Subject: Historical Document - Colonial America
Period: 1687 (published)
Publication:
Color: Black & White
Size:
3.8 x 6 inches
9.7 x 15.2 cm
This very early volume on Colonial America was written by Samuel Lee and printed by Samuel Green in Boston. Lee was a scholar and minister in England and later in Massachusetts and Rhode Island who was somewhat controversial for his willingness to embrace science.

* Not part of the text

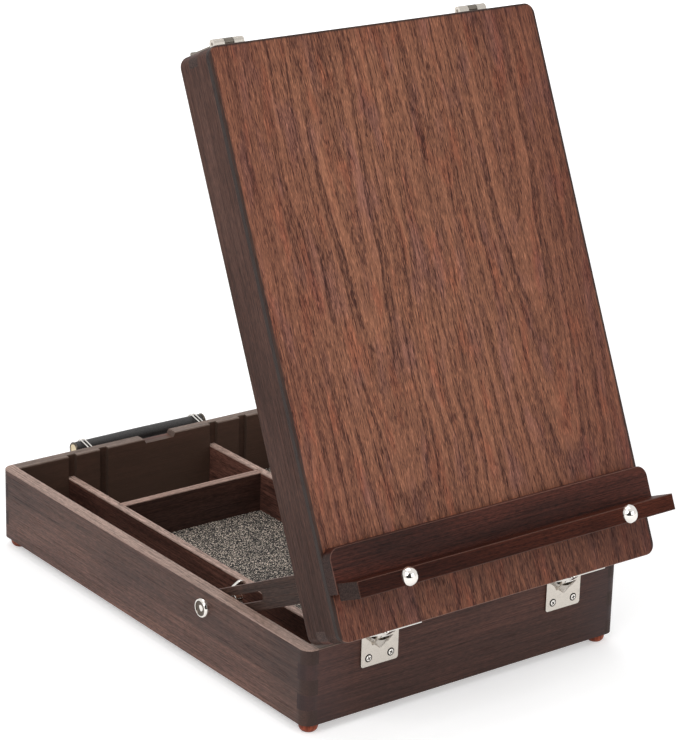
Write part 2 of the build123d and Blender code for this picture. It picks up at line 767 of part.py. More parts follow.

Of this, his last book, one writer opined, “Probably no book quite so marked by the characteristic paradox of science-not-enough in juxtaposition to unbounded confidence in the possibilities of the new knowledge had been printed in America before.” [Source: Hornberger, Theodore, “Samuel Lee (1625-1691), a Clerical Channel for the Flow of New Ideas to Seventeenth Century New England.” Osiris, Vol. 1 (Jan., 1936), pp. 351]. Cotton Mather said of Lee, “hardly ever a more universally learned person trod the American strand.” On a return trip to England his ship was captured by French pirates, and Lee died a prisoner in 1691. 247 pages. Full leather.
References:
Condition: B
Text is moderately toned with some soiling and numerous annotations throughout. Title page is missing (replaced in facsimile), the errata page at the end is torn, page 5/6 is somewhat loose, and the rear free endpaper is missing. Binding is heavily worn with loose covers, but the text block is intact.